Univac is company that arguable started the industry, so I'd certainly call them intersesting & significant.

Burroughs seemed to have a good reputatation and a unique stack-based design. Their OS (the "Master Control Program") gets positive comments, so I'd guess that was interesting & significant.

So, from the list, it seems like CDC, Univac, and Burroughs may be the most interesting from the group?

chuckcmagee
December 30th, 2006, 01:57 AM
Burroughs had a EXCELLENT OPERATING SYSTEM! Their problem was they just could NOT get their hardware act together. I worked on B90 and B1900 systems in the early 80s. The "CE" (customer engineer) was there so often that it became a joke around the office. He was always there repairing floppy drives or fixing something else that broke. The MCP was an excellent OS. It had multi-tasking and priority paging, memory protection, tons of modern stuff. It would do some bad things if you were stupid, like let you keep running more and more programs before the other were completed. It would run out of "real" memory to keep track of all those programs and freeze up. I never really researched why they finally went under. I know "they didn't go under, they got purchased" Ya, right.

tradde
January 9th, 2007, 11:34 AM
Burroughs had a EXCELLENT OPERATING SYSTEM! Their problem was they just could NOT get their hardware act together. I worked on B90 and B1900 systems in the early 80s. The "CE" (customer engineer) was there so often that it became a joke around the office. He was always there repairing floppy drives or fixing something else that broke. The MCP was an excellent OS. It had multi-tasking and priority paging, memory protection, tons of modern stuff. It would do some bad things if you were stupid, like let you keep running more and more programs before the other were completed. It would run out of "real" memory to keep track of all those programs and freeze up. I never really researched why they finally went under. I know "they didn't go under, they got purchased" Ya, right.

Actually Burroughs "purchased" Sperry and they merged to become Unisys.
I worked for Sperry from 1981 to 1986. Then for Unisys from 1986 to 2000.
I worked with some of the later V series machines. Burroughs and Sperry
machines were quite different from each other as were there markets.
I am not sure why Mike Blumenthal thought it would be good to combine
the two. :)

chuckcmagee
January 9th, 2007, 06:28 PM
Hmm, ok, they sunk together then.

Al Kossow
January 10th, 2007, 03:19 PM
> Getting information on these original, old mainframes is relatively difficult.

have you looked at
http://bitsavers.org/pdf ?

Woodym1
January 15th, 2007, 10:35 AM
The UNIVAC SS 80 and SS 90 were general purpose stored program business computers. Installed from the mid fifties into the late sixties. The 80 or 90 designation referred to it's card handling capability. That was either 80 column IBM Hollerith rectangular hole cards or the 90 column round hole card used in the earlier existing Remington tab equipment. The SS 80 used a card punch built by Bull of France. It was a monstrosity! Cams and gears and wheels and springs and a real maintenance headache.

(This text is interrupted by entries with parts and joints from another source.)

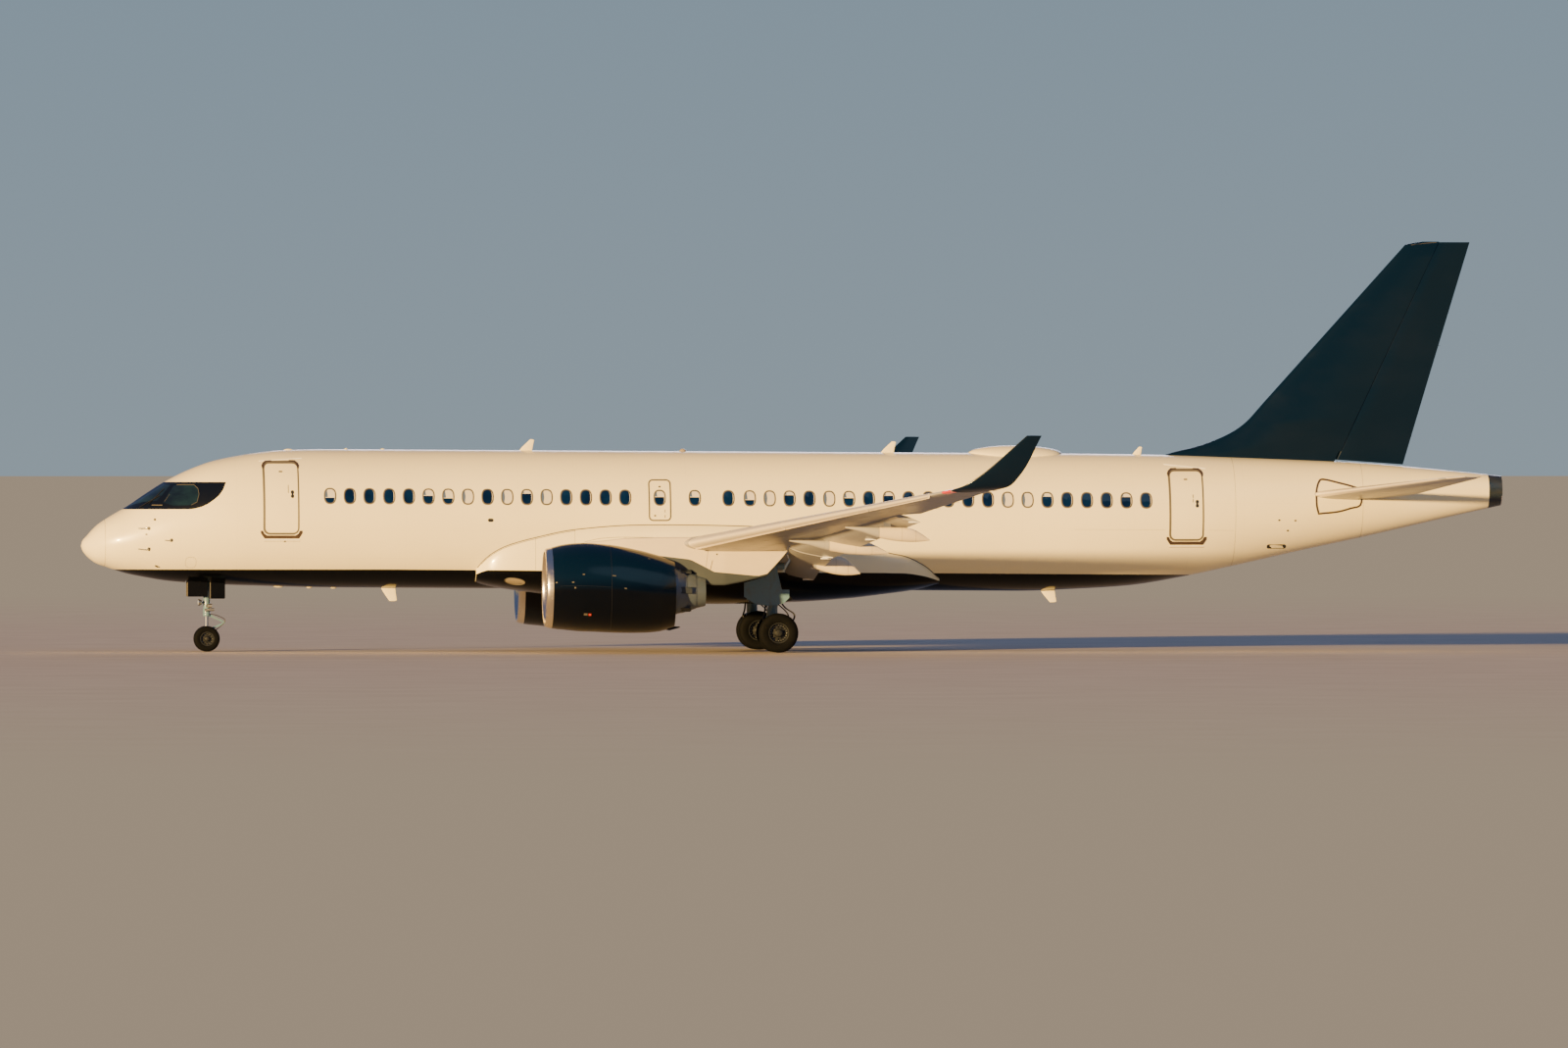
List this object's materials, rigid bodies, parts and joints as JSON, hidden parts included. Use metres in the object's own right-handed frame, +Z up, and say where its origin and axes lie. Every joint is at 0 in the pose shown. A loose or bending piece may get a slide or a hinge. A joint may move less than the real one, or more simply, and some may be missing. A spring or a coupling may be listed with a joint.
{
  "type": "narrow body airliner",
  "caption": "Single-aisle jet airliner parked on its landing gear: swept low wing with winglets, underwing turbofans, hinged control surfaces, steered nose wheels and hinged hold doors.",
  "frame": {"origin": "on the ground, on the middle plane, below the middle of the length", "axes": "+X points to the tail, +Y to the right wing, +Z up"},
  "size_m": [38.71, 35.127, 11.135],
  "materials": {
    "white_paint": "gloss",
    "belly_paint": "gloss",
    "dark_paint": "gloss",
    "grey_paint": "satin",
    "bare_aluminium": "polished",
    "engine_metal": "satin",
    "glazing": "polished",
    "gear_paint": "satin",
    "wheel_metal": "satin",
    "tyre_rubber": "matte"
  },
  "bodies": {
    "rudder": {"rudder": "dark_paint"},
    "nose_steering": {"nose_strut": "gear_paint"},
    "nose_wheels": {"nose_wheels": "wheel_metal", "nose_tyre_left": "tyre_rubber", "nose_tyre_right": "tyre_rubber"},
    "cargo_door_forward": {"cargo_door_forward": "white_paint"},
    "cargo_door_aft": {"cargo_door_aft": "white_paint"},
    "aileron_left": {"aileron_left": "grey_paint"},
    "elevator_left": {"elevator_left": "grey_paint"},
    "fan_left": {"fan_left": "engine_metal"},
    "main_wheels_left": {"main_wheels_left": "wheel_metal", "main_tyre_left_outer": "tyre_rubber", "main_tyre_left_inner": "tyre_rubber"},
    "aileron_right": {"aileron_right": "grey_paint"},
    "elevator_right": {"elevator_right": "grey_paint"},
    "fan_right": {"fan_right": "engine_metal"},
    "main_wheels_right": {"main_wheels_right": "wheel_metal", "main_tyre_right_outer": "tyre_rubber", "main_tyre_right_inner": "tyre_rubber"},
    "airframe": {"passenger_door_left": "white_paint", "service_door_right": "white_paint", "aft_door_left": "white_paint", "aft_door_right": "white_paint", "overwing_exit_left": "white_paint", "overwing_exit_right": "white_paint", "cockpit_glazing": "glazing", "fuselage": "white_paint", "belly_fairing": "white_paint", "wing_left": "grey_paint", "slat_left": "bare_aluminium", "flap_inboard_left": "grey_paint", "flap_outboard_left": "grey_paint", "winglet_left": "dark_paint", "stabiliser_left": "grey_paint", "intake_lip_left": "bare_aluminium", "cowl_left": "dark_paint", "engine_core_left": "engine_metal", "pylon_left": "grey_paint", "main_leg_left": "gear_paint", "leg_door_left": "gear_paint", "nose_door_left": "belly_paint", "wing_right": "grey_paint", "slat_right": "bare_aluminium", "flap_inboard_right": "grey_paint", "flap_outboard_right": "grey_paint", "winglet_right": "dark_paint", "stabiliser_right": "grey_paint", "intake_lip_right": "bare_aluminium", "cowl_right": "dark_paint", "engine_core_right": "engine_metal", "pylon_right": "grey_paint", "main_leg_right": "gear_paint", "leg_door_right": "gear_paint", "nose_door_right": "belly_paint", "fin": "dark_paint", "nose_leg": "gear_paint"}
  },
  "joints": [
    {"name": "rudder_hinge", "type": "hinge", "parent": "airframe", "child": "rudder", "pos_m": [14.967, 0, 5.35], "axis": [0.4241, 0, 0.9056], "range_deg": [-29, 29]},
    {"name": "aileron_left_hinge", "type": "hinge", "parent": "airframe", "child": "aileron_left", "pos_m": [1.77891, -12.1, 3.80794], "axis": [-0.3607, 0.9246, -0.1228], "range_deg": [-20, 20]},
    {"name": "aileron_right_hinge", "type": "hinge", "parent": "airframe", "child": "aileron_right", "pos_m": [1.77891, 12.1, 3.80794], "axis": [0.3607, 0.9246, 0.1228], "range_deg": [-20, 20]},
    {"name": "elevator_left_hinge", "type": "hinge", "parent": "airframe", "child": "elevator_left", "pos_m": [15.96763, -1, 4.24], "axis": [-0.3596, 0.9285, -0.0928], "range_deg": [-25, 20]},
    {"name": "elevator_right_hinge", "type": "hinge", "parent": "airframe", "child": "elevator_right", "pos_m": [15.96763, 1, 4.24], "axis": [0.3596, 0.9285, 0.0928], "range_deg": [-25, 20]},
    {"name": "cargo_door_forward_hinge", "type": "hinge", "parent": "airframe", "child": "cargo_door_forward", "pos_m": [-10.913, 1.68126, 3.06], "axis": [1, 0.0016, 0], "range_deg": [0, 105]},
    {"name": "cargo_door_aft_hinge", "type": "hinge", "parent": "airframe", "child": "cargo_door_aft", "pos_m": [4.887, 1.68929, 3], "axis": [1, 0.0015, 0], "range_deg": [0, 105]},
    {"name": "fan_left_spin", "type": "hinge", "parent": "airframe", "child": "fan_left", "pos_m": [-6.353, -5.65, 1.745], "axis": [1, 0, 0], "continuous": true},
    {"name": "fan_right_spin", "type": "hinge", "parent": "airframe", "child": "fan_right", "pos_m": [-6.353, 5.65, 1.745], "axis": [1, 0, 0], "continuous": true},
    {"name": "nose_steering", "type": "hinge", "parent": "airframe", "child": "nose_steering", "pos_m": [-15.953, 0, 0.347], "axis": [0, 0, 1], "range_deg": [-78, 78]},
    {"name": "nose_wheels_spin", "type": "hinge", "parent": "nose_steering", "child": "nose_wheels", "pos_m": [-15.953, 0, 0.347], "axis": [0, 1, 0], "continuous": true},
    {"name": "main_wheels_left_spin", "type": "hinge", "parent": "airframe", "child": "main_wheels_left", "pos_m": [-0.723, -3.365, 0.53], "axis": [0, 1, 0], "continuous": true},
    {"name": "main_wheels_right_spin", "type": "hinge", "parent": "airframe", "child": "main_wheels_right", "pos_m": [-0.723, 3.365, 0.53], "axis": [0, 1, 0], "continuous": true}
  ]
}
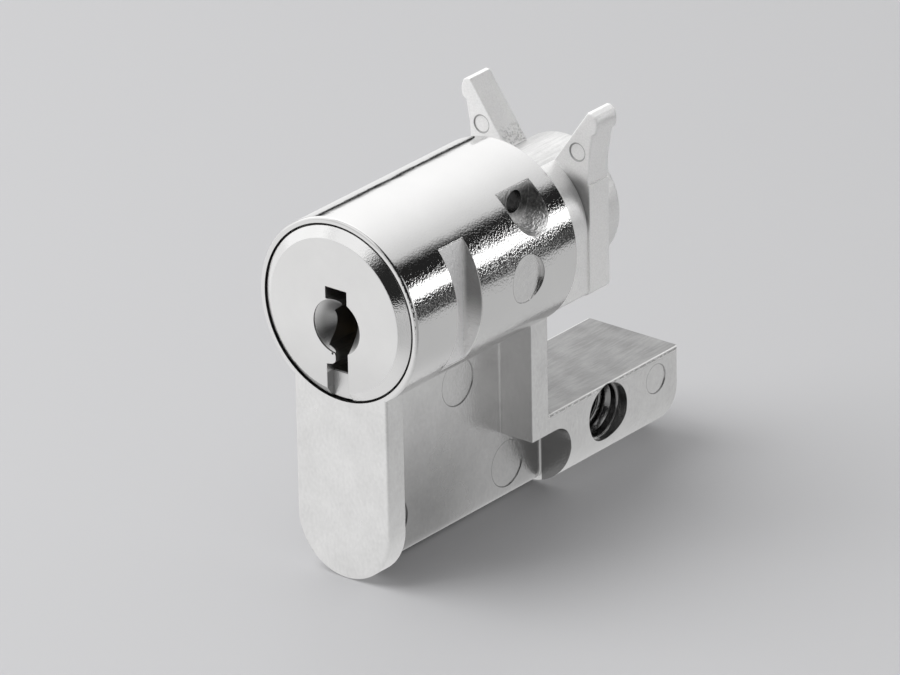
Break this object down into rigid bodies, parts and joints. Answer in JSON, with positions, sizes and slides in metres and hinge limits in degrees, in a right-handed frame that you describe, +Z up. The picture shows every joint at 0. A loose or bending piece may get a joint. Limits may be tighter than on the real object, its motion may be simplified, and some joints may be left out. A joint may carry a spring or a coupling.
{
  "type": "half cylinder lock",
  "caption": "Half profile cylinder lock: key-turned plug with sprung wafer tumblers in a plated casing, a forked driver at the rear and a threaded fixing hole in the foot.",
  "frame": {"origin": "centre of the threaded hole for the fixing screw, on the middle plane of the web", "axes": "+X to the right seen from the key side and along the fixing screw's hole, +Y from the key side to the rear along the axis that the key turns about, +Z up from the web to the round head"},
  "size_m": [0.017, 0.0406, 0.0355],
  "materials": {
    "plated_casting": "nickel-plated zinc die-casting: polished head, satin web",
    "plated_plug": "nickel-plated zinc, finely blasted face with a polished bevel",
    "plated_driver": "nickel-plated zinc die-casting, satin as cast",
    "spring_steel": "dark phosphated spring steel",
    "pin_steel": "ground steel",
    "tumbler_brass": "stamped brass sheet",
    "spring_wire": "drawn stainless wire"
  },
  "bodies": {
    "casing": {"housing": "plated_casting", "plug_retaining_pin": "pin_steel"},
    "rotor": {"plug": "plated_plug", "driver": "plated_driver", "driver_retaining_ring": "spring_steel", "tumbler_spring_1": "spring_wire", "tumbler_spring_2": "spring_wire", "tumbler_spring_3": "spring_wire", "tumbler_spring_4": "spring_wire", "tumbler_spring_5": "spring_wire", "tumbler_spring_6": "spring_wire", "tumbler_spring_7": "spring_wire", "tumbler_spring_8": "spring_wire"},
    "tumbler_1": {"tumbler_1": "tumbler_brass"},
    "tumbler_2": {"tumbler_2": "tumbler_brass"},
    "tumbler_3": {"tumbler_3": "tumbler_brass"},
    "tumbler_4": {"tumbler_4": "tumbler_brass"},
    "tumbler_5": {"tumbler_5": "tumbler_brass"},
    "tumbler_6": {"tumbler_6": "tumbler_brass"},
    "tumbler_7": {"tumbler_7": "tumbler_brass"},
    "tumbler_8": {"tumbler_8": "tumbler_brass"}
  },
  "joints": [
    {"name": "plug_turn", "type": "hinge", "parent": "casing", "child": "rotor", "pos_m": [0, -0.02, 0.0188], "axis": [0, 1, 0], "range_deg": [-90, 90]},
    {"name": "tumbler_1_travel", "type": "slide", "parent": "rotor", "child": "tumbler_1", "axis": [0, 0, -1], "range_m": [0, 0.0008], "stiffness_N_per_m": 30, "springref_m": -0.002, "deforming": ["tumbler_spring_1"]},
    {"name": "tumbler_2_travel", "type": "slide", "parent": "rotor", "child": "tumbler_2", "axis": [0, 0, 1], "range_m": [0, 0.0008], "stiffness_N_per_m": 30, "springref_m": -0.002, "deforming": ["tumbler_spring_2"]},
    {"name": "tumbler_3_travel", "type": "slide", "parent": "rotor", "child": "tumbler_3", "axis": [0, 0, -1], "range_m": [0, 0.0008], "stiffness_N_per_m": 30, "springref_m": -0.002, "deforming": ["tumbler_spring_3"]},
    {"name": "tumbler_4_travel", "type": "slide", "parent": "rotor", "child": "tumbler_4", "axis": [0, 0, 1], "range_m": [0, 0.0008], "stiffness_N_per_m": 30, "springref_m": -0.002, "deforming": ["tumbler_spring_4"]},
    {"name": "tumbler_5_travel", "type": "slide", "parent": "rotor", "child": "tumbler_5", "axis": [0, 0, -1], "range_m": [0, 0.0008], "stiffness_N_per_m": 30, "springref_m": -0.002, "deforming": ["tumbler_spring_5"]},
    {"name": "tumbler_6_travel", "type": "slide", "parent": "rotor", "child": "tumbler_6", "axis": [0, 0, 1], "range_m": [0, 0.0008], "stiffness_N_per_m": 30, "springref_m": -0.002, "deforming": ["tumbler_spring_6"]},
    {"name": "tumbler_7_travel", "type": "slide", "parent": "rotor", "child": "tumbler_7", "axis": [0, 0, -1], "range_m": [0, 0.0008], "stiffness_N_per_m": 30, "springref_m": -0.002, "deforming": ["tumbler_spring_7"]},
    {"name": "tumbler_8_travel", "type": "slide", "parent": "rotor", "child": "tumbler_8", "axis": [0, 0, 1], "range_m": [0, 0.0008], "stiffness_N_per_m": 30, "springref_m": -0.002, "deforming": ["tumbler_spring_8"]}
  ]
}
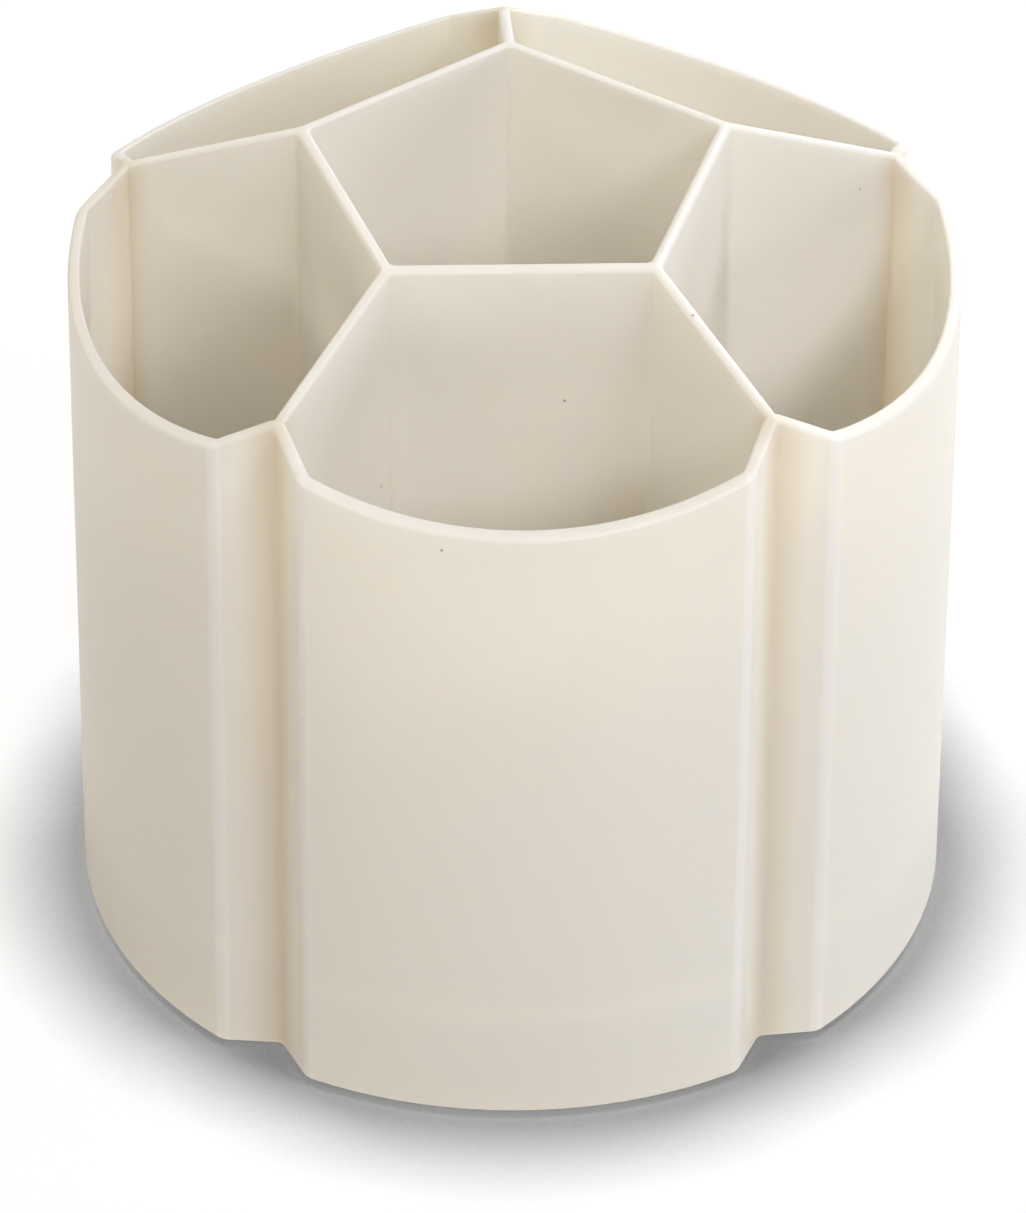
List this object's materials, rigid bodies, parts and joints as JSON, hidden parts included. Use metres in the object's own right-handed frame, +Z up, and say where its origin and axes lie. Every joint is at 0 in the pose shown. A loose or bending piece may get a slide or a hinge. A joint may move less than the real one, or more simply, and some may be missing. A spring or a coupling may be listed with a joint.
{
  "type": "rotating pen holder",
  "caption": "Round desk pen holder in cream plastic: a flower-shaped tub with a pentagonal centre compartment and bowed outer ones, turning on a roller base.",
  "frame": {"origin": "on the desk under the turning axis, at the level that the foot pads rest on", "axes": "+Z up along the turning axis; -Y towards the front outer compartment as pictured; +X to the right"},
  "size_m": [0.13, 0.1294, 0.125],
  "materials": {
    "tub_plastic": "satin",
    "base_plastic": "satin",
    "running_plastic": "satin",
    "roller_plastic": "satin",
    "pin_steel": "ground",
    "pivot_steel": "turned",
    "screw_steel": "zinc plated",
    "pad_rubber": "matt"
  },
  "bodies": {
    "base": {"base_disc": "base_plastic", "roller_pin_1": "pin_steel", "roller_pin_2": "pin_steel", "roller_pin_3": "pin_steel", "roller_pin_4": "pin_steel", "roller_pin_5": "pin_steel", "foot_pad_1": "pad_rubber", "foot_pad_2": "pad_rubber", "foot_pad_3": "pad_rubber", "foot_pad_4": "pad_rubber", "foot_pad_5": "pad_rubber"},
    "tub": {"pen_tub": "tub_plastic", "track_plate": "running_plastic", "plate_screws": "screw_steel", "pivot_bush": "pivot_steel", "pivot_washer": "pivot_steel", "pivot_screw": "screw_steel"},
    "roller_1": {"roller_1": "roller_plastic"},
    "roller_2": {"roller_2": "roller_plastic"},
    "roller_3": {"roller_3": "roller_plastic"},
    "roller_4": {"roller_4": "roller_plastic"},
    "roller_5": {"roller_5": "roller_plastic"}
  },
  "joints": [
    {"name": "tub_spin", "type": "hinge", "parent": "base", "child": "tub", "pos_m": [0, 0, 0.0044], "axis": [0, 0, 1], "continuous": true},
    {"name": "roller_1_roll", "type": "hinge", "parent": "base", "child": "roller_1", "pos_m": [0, -0.042, 0.0072], "axis": [0, -1, 0], "continuous": true},
    {"name": "roller_2_roll", "type": "hinge", "parent": "base", "child": "roller_2", "pos_m": [0.03994, -0.01298, 0.0072], "axis": [0.9511, -0.309, 0], "continuous": true},
    {"name": "roller_3_roll", "type": "hinge", "parent": "base", "child": "roller_3", "pos_m": [0.02469, 0.03398, 0.0072], "axis": [0.5878, 0.809, 0], "continuous": true},
    {"name": "roller_4_roll", "type": "hinge", "parent": "base", "child": "roller_4", "pos_m": [-0.02469, 0.03398, 0.0072], "axis": [-0.5878, 0.809, 0], "continuous": true},
    {"name": "roller_5_roll", "type": "hinge", "parent": "base", "child": "roller_5", "pos_m": [-0.03994, -0.01298, 0.0072], "axis": [-0.9511, -0.309, 0], "continuous": true}
  ],
  "couplings": [
    {"joint": "roller_1_roll", "follows": "tub_spin", "ratio": -12},
    {"joint": "roller_2_roll", "follows": "tub_spin", "ratio": -12},
    {"joint": "roller_3_roll", "follows": "tub_spin", "ratio": -12},
    {"joint": "roller_4_roll", "follows": "tub_spin", "ratio": -12},
    {"joint": "roller_5_roll", "follows": "tub_spin", "ratio": -12}
  ]
}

The Solid State 80/90 was itself was a fairly successful kludge. A five thousand "word" storage drum. The actual logic was executed by magnetic amplifiers. The CPU logic ran on a 707 KHZ rectified AC at 1 KW power. This power came from six 2CX250B tubes in PP parallel. This tube is a ceramic grounded plate, forced air-cooled power tetrode. Negative 1700 VDC applied to the cathode, about - 1300 to the screen grids. The output frequency (707KHZ) was excited by a track on the storage drum. This system also had transistors, but mainly in a support function to the MagAmps.

Intermediate card image storage was provided by capacitors for the SS90 card punch. A drum line printer provided 132 columns width at 600 LPM output. Thyratrons were used to fire the print hammers.

The CPU had four registers C, A, L and X. Programming was essentially in machine language. One then had to worry about "latency" by placing the instructions on the drum so that as it rotated, the next instruction came up upon completion of the current instruction. A multi-pass program called X6 would provide much of this. A "word" was 10 BiQuinary bytes.

The last one I installed was pushed into the concrete floored computer room with a pick-up truck. This was at Virginia Stage Lines in Charlottesville, VA about 1962. I became quite adept in keeping those systems in operation, got so I could just listen to that Bull punch feed a card and immediately know if it was properly timed. Even over a standard voice telephone! I was responsible for a SS80 with an added magnetic tape system at FCPC at Damneck, VA, Naval Training Center until I left UNIVAC on 1/1/1968. This system was running about 99.6% uptime

Maybe around a hundred of them were installed. It's sales future was probably blown out of the water by the new IBM 1401.